I believe if this app goes to production, we would see if Atlassian can lift the iframe policy limitation.

Accomplishments that we are proud of

We are proud of the accomplishment of managing to integrate all these small components such as uploader, converter, DRM encoder, analytics into a full breathing app that provides unique value to Confluence cloud in terms of Digital Rights Management and built-in analytics dashboard. We are proud that we managed to do it. :)

What we learned

We are both software developers so there was a huge learning opportunity for us in understanding part of the domain of video engineering and the inner workings of what streaming media companies build, and how Digital Rights Management work. There was a ton of new terminology to know and understand, and there's still a lot. This project has been a huge learning opportunity.
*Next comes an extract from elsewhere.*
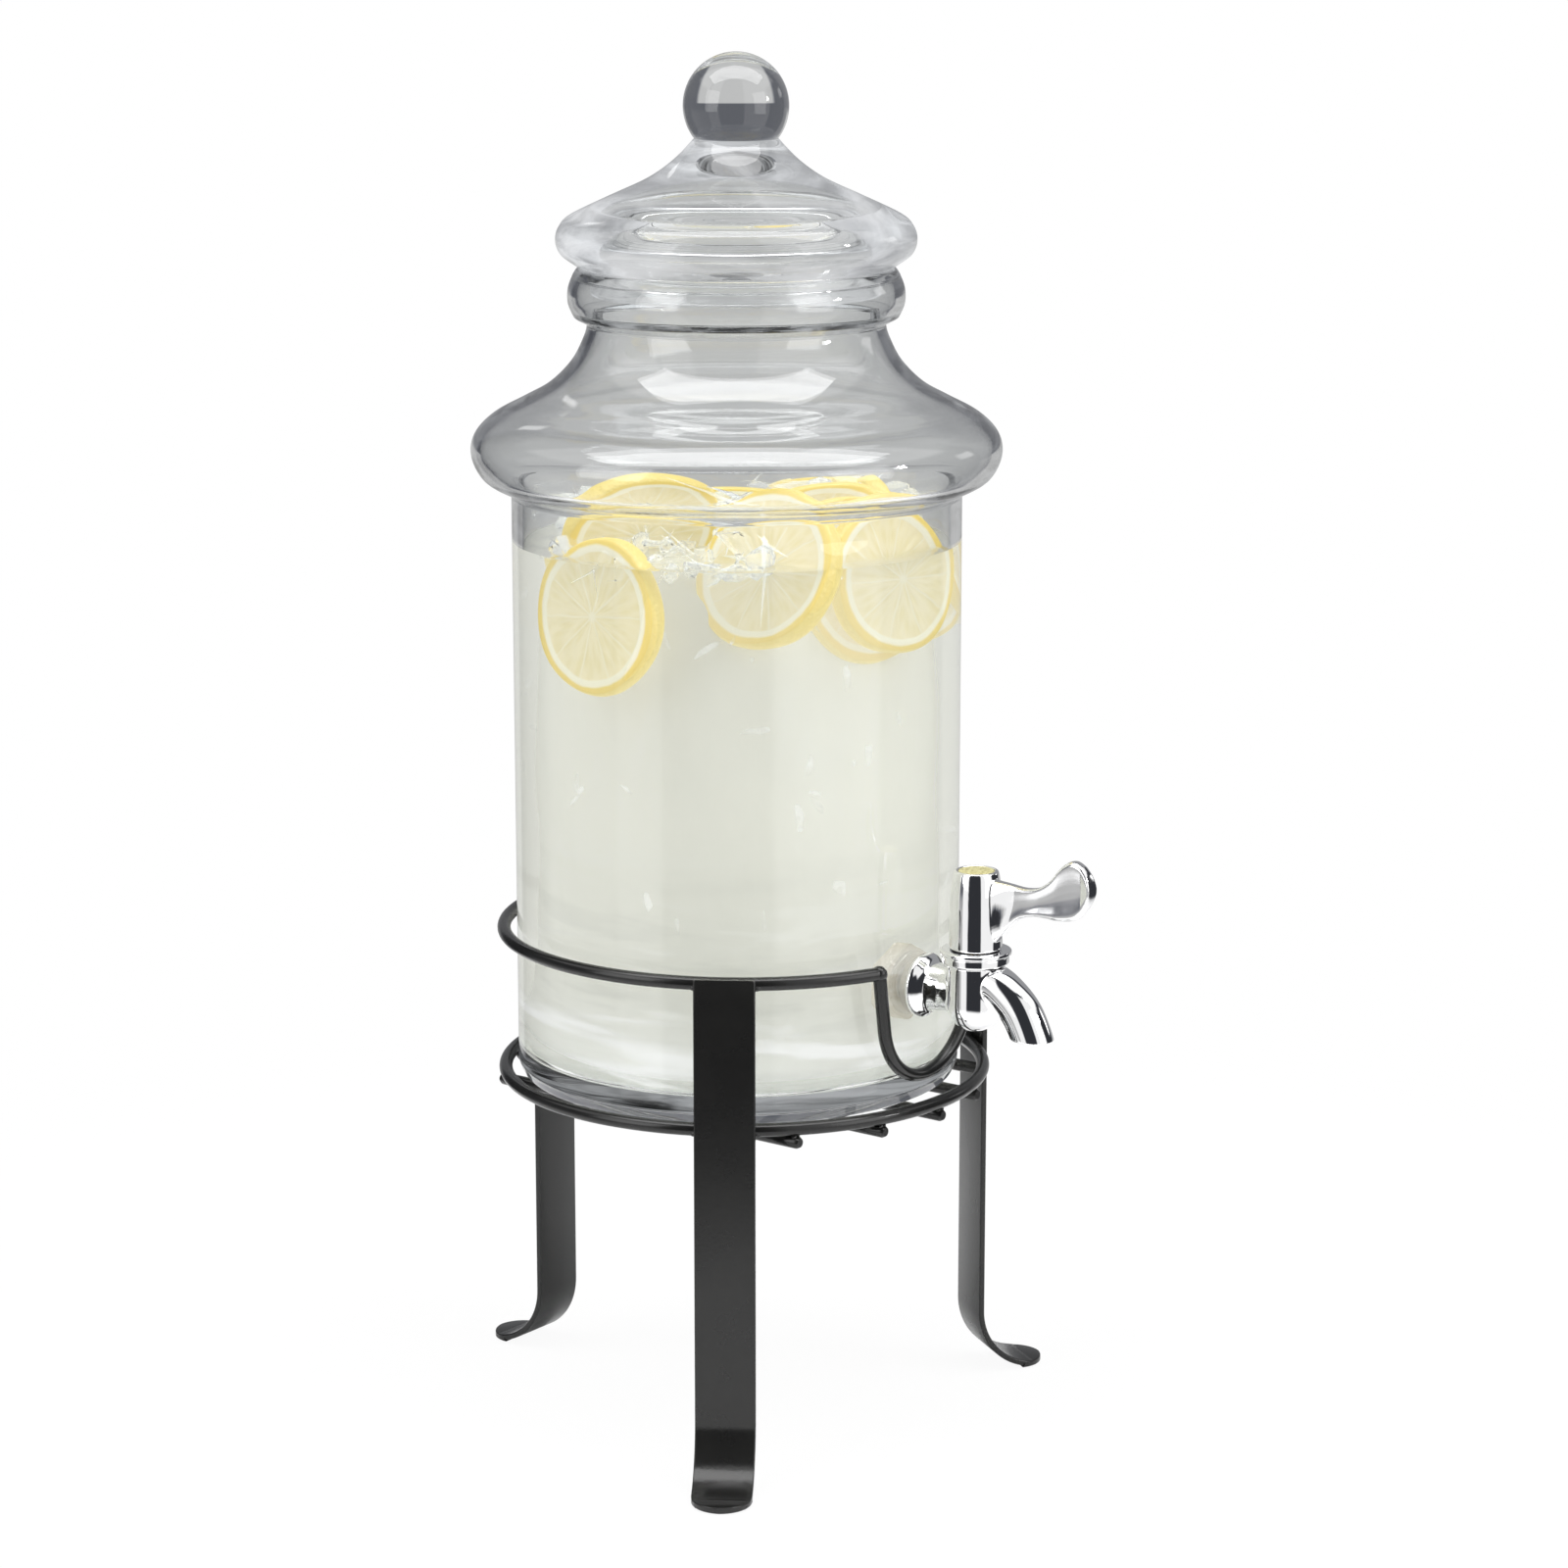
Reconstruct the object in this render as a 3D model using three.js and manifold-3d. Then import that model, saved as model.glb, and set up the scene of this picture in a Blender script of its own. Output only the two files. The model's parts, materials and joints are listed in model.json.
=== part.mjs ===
// Glass beverage dispenser: a lidded glass jar with a chrome tap, standing in a three-legged iron stand.
// Units are millimetres. +Z is up, the tap points along -Y, and X = 0 is the plane of symmetry.
// The origin is on the floor under the middle of the footprint.

import * as THREE from 'three';
import { mergeVertices } from 'three/addons/utils/BufferGeometryUtils.js';
import Module from 'manifold-3d';

const wasm = await Module();
wasm.setup();

// ---------------------------------------------------------------- driving dimensions

const GAP = 0.3; // clearance between pieces that touch

// Places in plan
const JAR_Y = 20.4; // jar axis, so that the footprint is centred on the origin
const STAND_Y = JAR_Y - 3.2; // stand axis: the jar stands a little back from it

// Stand
const WIRE_R = 2.7; // hoop and loop wire
const HOOP_R = 97.8; // centre line of both hoops
const UPPER_HOOP_Z = 202.7;
const LOWER_HOOP_Z = 144.1;
const ROD_R = 2.5; // base rods under the lower hoop
const ROD_PITCH = 32;
const ROD_COUNT = 5;
const ROD_END_R = 99.4; // rods stop on this circle, just past the hoop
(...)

What's next for Atlas+: Video Solutions For Confluence Cloud

This app is a prototype and was just built a week ago for this hackathon. We are going to look into ways to have this running on production soon.

To make it an all-round production-ready app, there's still some work to be done in ensuring full browser compatibility for the player especially for DRM protected videos. We've only integrated for Widevine licenses (which work on Chrome/Firefox) but we still need to request resources to have it integrated with Apple devices/browsers.

In terms of features, we've explored (even spiked some of them) some of the features that will be included in a potential version 1.0 of this app and they include:

  • Organize the videos in playlists (or courses), and view analytics on the whole playlist.
  • Add watermark to videos.
  • Allow users to upload their own subtitles or edit the auto generated subtitles.
  • Allow users to add jump marks on their videos.
  • Extend the app to support Jira too.